Although many Christians point to the Pauline epistles to justify women’s exclusion from the preaching ministry, New Testament scholar Lisa M. Bowens shows that Lee continually cited Paul in telling her own story and in acknowledging the Spirit’s work in her life. This Spirit-driven tendency to undermine the barriers that divide us goes back to Peter’s encounter with the centurion Cornelius and to Paul’s challenge to the Galatians: in justifying the inclusion of gentiles apart from conversion to Judaism, both Peter and Paul appeal to the manifest working of the Holy Spirit (Acts 10:47; Gal. 3:2).
The egalitarian impulse also broke out at modern Pentecostalism’s emergence in the Azusa Street Revival. William Joseph Seymour, son of formerly enslaved parents, founded the Azusa Street Mission in 1906. Seymour developed a remarkable interracial and intercultural ministry and insisted that the gospel requires love without discrimination. Prior to his move to Los Angeles, Seymour himself first experienced the gift of speaking in tongues under the ministry of a Black woman pastor named Lucy Farrow. (See Estrelda Alexander’s recent book The Women of Azusa Street.)
I do not identify as a Pentecostal or charismatic Christian. I have never experienced the gift of tongues, often taken as definitive evidence of having been filled with the Spirit. I am aware that Pentecostalism sometimes veers into authoritarianism, as preachers who claim the power of the Spirit twist it to their own personal gain and political agendas.
Yet Pentecostalism’s great gift to the church involves its testimony that God resides in power among believers. Many people denigrate Pentecostals and charismatics as “holy rollers” precisely because their powerful experience makes some of us uncomfortable.
Jesus’ farewell discourse in John’s Gospel extends from chapter 14 to 17, a massive block of red letters.

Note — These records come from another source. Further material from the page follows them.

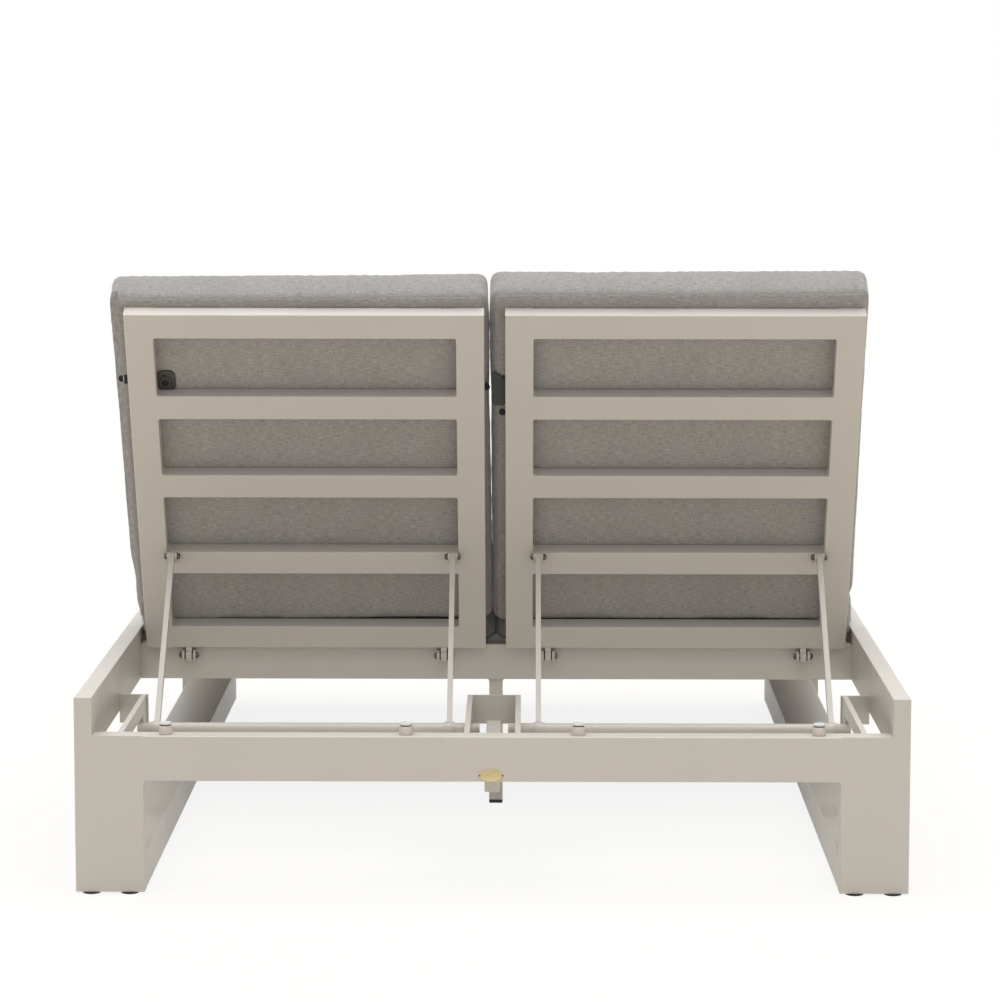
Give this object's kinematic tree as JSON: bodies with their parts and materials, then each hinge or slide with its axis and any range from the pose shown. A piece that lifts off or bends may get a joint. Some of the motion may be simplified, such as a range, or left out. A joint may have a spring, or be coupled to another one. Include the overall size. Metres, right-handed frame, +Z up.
{
  "type": "double chaise lounger",
  "caption": "Low double lounger on a flat tube frame, with backrests that recline one by one on notched ratchets, folding stands and box cushions.",
  "frame": {"origin": "middle of the footprint, on the floor", "axes": "+Z up, +Y from the backrests' end to the foot end, X across the width"},
  "size_m": [1.5, 2.005, 1.0832],
  "materials": {
    "powder_coated_aluminium": "warm light grey powder coat, fine satin",
    "bolt_steel": "dark, satin",
    "foot_rubber": "matt",
    "bumper_plastic": "soft, slightly see-through",
    "cushion_fabric": "melange weave, warm light grey",
    "strap_webbing": "black webbing"
  },
  "bodies": {
    "frame": {"center_beam": "powder_coated_aluminium", "center_leg": "powder_coated_aluminium", "center_leg_cap": "foot_rubber", "floor_runner_left": "powder_coated_aluminium", "floor_runner_right": "powder_coated_aluminium", "foot_beam": "powder_coated_aluminium", "foot_leg_left": "powder_coated_aluminium", "foot_leg_right": "powder_coated_aluminium", "head_beam": "powder_coated_aluminium", "head_leg_left": "powder_coated_aluminium", "head_leg_right": "powder_coated_aluminium", "hinge_beam": "powder_coated_aluminium", "hinge_bolts_left": "bolt_steel", "hinge_bolts_right": "bolt_steel", "hinge_ears_left": "powder_coated_aluminium", "hinge_ears_right": "powder_coated_aluminium", "leg_glides": "foot_rubber", "ratchet_end_plate_center": "powder_coated_aluminium", "ratchet_end_plate_left": "powder_coated_aluminium", "ratchet_end_plate_right": "powder_coated_aluminium", "ratchet_plate_inner_left": "powder_coated_aluminium", "ratchet_plate_inner_right": "powder_coated_aluminium", "ratchet_plate_outer_left": "powder_coated_aluminium", "ratchet_plate_outer_right": "powder_coated_aluminium", "rest_bumpers": "bumper_plastic", "seat_beam": "powder_coated_aluminium", "seat_cushion_left": "cushion_fabric", "seat_cushion_right": "cushion_fabric", "seat_slats_left": "powder_coated_aluminium", "seat_slats_right": "powder_coated_aluminium", "side_rail_left": "powder_coated_aluminium", "side_rail_right": "powder_coated_aluminium"},
    "backrest_left": {"back_cushion_left": "cushion_fabric", "backrest_bottom_rail_left": "powder_coated_aluminium", "backrest_knuckles_left": "powder_coated_aluminium", "backrest_slats_left": "powder_coated_aluminium", "backrest_stile_inner_left": "powder_coated_aluminium", "backrest_stile_outer_left": "powder_coated_aluminium", "backrest_top_rail_left": "powder_coated_aluminium", "cushion_straps_left": "strap_webbing", "stand_bolts_left": "bolt_steel", "stand_brackets_left": "powder_coated_aluminium"},
    "backrest_right": {"back_cushion_right": "cushion_fabric", "backrest_bottom_rail_right": "powder_coated_aluminium", "backrest_knuckles_right": "powder_coated_aluminium", "backrest_slats_right": "powder_coated_aluminium", "backrest_stile_inner_right": "powder_coated_aluminium", "backrest_stile_outer_right": "powder_coated_aluminium", "backrest_top_rail_right": "powder_coated_aluminium", "cushion_straps_right": "strap_webbing", "stand_bolts_right": "bolt_steel", "stand_brackets_right": "powder_coated_aluminium"},
    "stand_left": {"stand_arm_inner_left": "powder_coated_aluminium", "stand_arm_outer_left": "powder_coated_aluminium", "stand_crossbar_left": "powder_coated_aluminium"},
    "stand_right": {"stand_arm_inner_right": "powder_coated_aluminium", "stand_arm_outer_right": "powder_coated_aluminium", "stand_crossbar_right": "powder_coated_aluminium"}
  },
  "joints": [
    {"name": "backrest_left_hinge", "type": "hinge", "parent": "frame", "child": "backrest_left", "pos_m": [-0.362, -0.2105, 0.306], "axis": [1, 0, 0], "range_deg": [0, 63.2]},
    {"name": "stand_left_hinge", "type": "hinge", "parent": "backrest_left", "child": "stand_left", "pos_m": [-0.362, -0.32637, 0.52296], "axis": [1, 0, 0], "range_deg": [-97.56, 0]},
    {"name": "backrest_right_hinge", "type": "hinge", "parent": "frame", "child": "backrest_right", "pos_m": [0.362, -0.2105, 0.306], "axis": [1, 0, 0], "range_deg": [0, 63.2]},
    {"name": "stand_right_hinge", "type": "hinge", "parent": "backrest_right", "child": "stand_right", "pos_m": [0.362, -0.32637, 0.52296], "axis": [1, 0, 0], "range_deg": [-97.56, 0]}
  ],
  "couplings": [
    {"joint": "stand_left_hinge", "follows": "backrest_left_hinge", "ratio": -1.5436},
    {"joint": "stand_right_hinge", "follows": "backrest_right_hinge", "ratio": -1.5436}
  ]
}
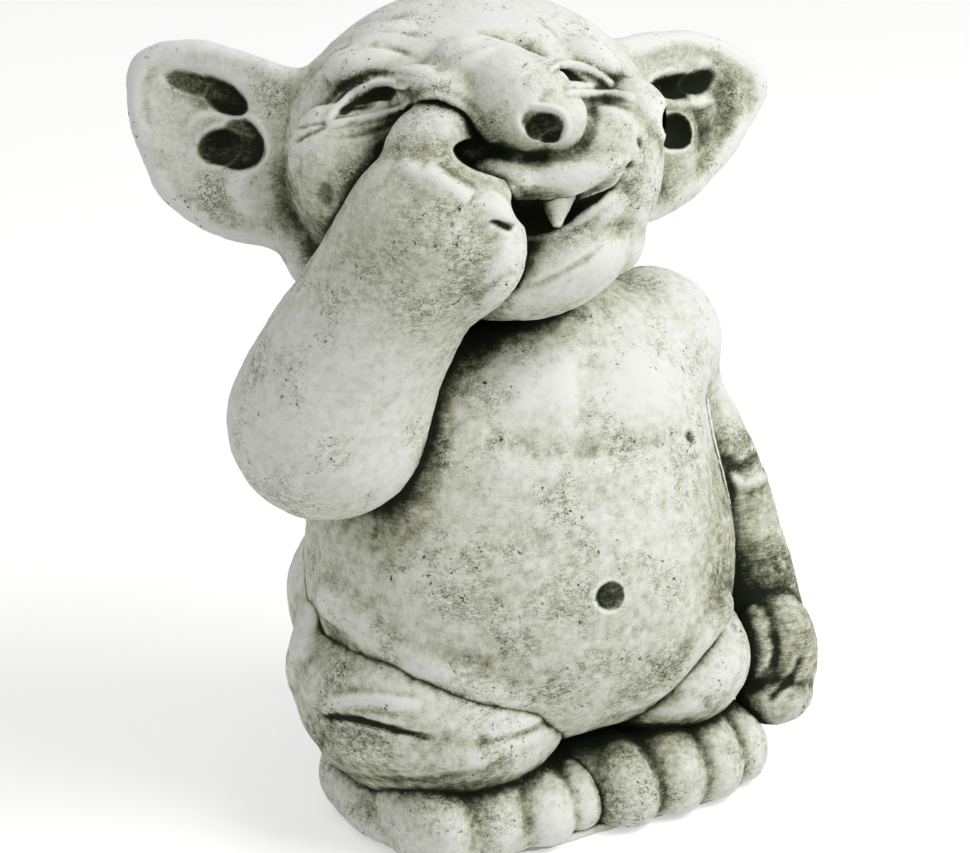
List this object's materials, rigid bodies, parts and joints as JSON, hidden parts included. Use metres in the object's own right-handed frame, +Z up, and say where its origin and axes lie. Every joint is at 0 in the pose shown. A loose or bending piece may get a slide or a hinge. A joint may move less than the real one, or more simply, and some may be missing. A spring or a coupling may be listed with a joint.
{
  "type": "troll garden figure",
  "caption": "Squat cast-stone garden troll with big swept ears, a finger raised to its nose and the other arm hanging, on a thin slab.",
  "frame": {"origin": "under the middle of the body, on the underside of the slab", "axes": "+Z up, -Y to the figure's front, +X to the figure's left"},
  "size_m": [0.2998, 0.2179, 0.3873],
  "materials": {
    "cast_stone": "matt, weathered, with dark patina in the hollows"
  },
  "bodies": {
    "root": {"slab": "cast_stone", "torso": "cast_stone", "right_thigh": "cast_stone", "left_thigh": "cast_stone", "right_hip": "cast_stone", "left_hip": "cast_stone", "right_foot": "cast_stone", "left_foot": "cast_stone", "right_toes": "cast_stone", "left_toes": "cast_stone", "head": "cast_stone", "nose": "cast_stone", "right_shoulder": "cast_stone", "right_forearm": "cast_stone", "right_fist": "cast_stone", "right_index_finger": "cast_stone", "right_curled_fingers": "cast_stone", "right_brow": "cast_stone", "left_brow": "cast_stone", "right_eye": "cast_stone", "left_eye": "cast_stone", "right_cheek": "cast_stone", "left_cheek": "cast_stone", "upper_lip": "cast_stone", "fang": "cast_stone", "chin": "cast_stone", "right_ear": "cast_stone", "left_ear": "cast_stone", "left_upper_arm": "cast_stone", "left_forearm": "cast_stone", "left_hand": "cast_stone", "left_thumb": "cast_stone", "left_fingers": "cast_stone"}
  },
  "joints": []
}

Here Jesus prepares his disciples for his “departure,” the period after his crucifixion and resurrection when they will no longer enjoy his bodily presence among them. The disciples are distressed. Thomas wants guidance to follow Jesus to his ultimate destination. Philip will settle for a full revelation of God. But Jesus has big news for them, news that still comes as a surprise: his departure is actually good for the disciples because of the gift of the Spirit. Hard as it is to imagine, the disciples’ ministry will equal, and exceed, that of Jesus once he departs.
Each Gospel has a way of communicating this basic truth. Mark concludes not with appearances of the risen Jesus but with an empty tomb and a promise: Jesus will meet the disciples in Galilee (16:7). After the resurrection, Matthew’s Jesus reminds the disciples that he will always be present among them, empowering them as they conduct their mission (28:18–20). Luke previews and then writes Acts, where the disciples receive the Spirit and perform the same deeds Jesus does. They bless centurions, restore the dead to life, heal people who cannot walk, and endure trials before magistrates. In John, the disciples will amplify Jesus’ ministry because the Holy Spirit lives with and among them. As Jesus tells them, they have no need for fear.
American Protestants often interpret Jesus’ words here as addressed to us as individuals. That is a mistake. Much of the language in the farewell discourse is addressed in the second person plural. You is y’all. When Jesus tells the disciples they will know the Spirit because the Spirit abides with them and lives in them, he is speaking to them collectively. The Spirit constitutes and empowers us not alone but in community.
I disagree with William Joseph Seymour on some important theological issues. Yet the Azusa Street awakening shows us how the power of the Spirit can enliven individuals, enliven communities, and break the walls we maintain to protect us from one another. We need those gifts.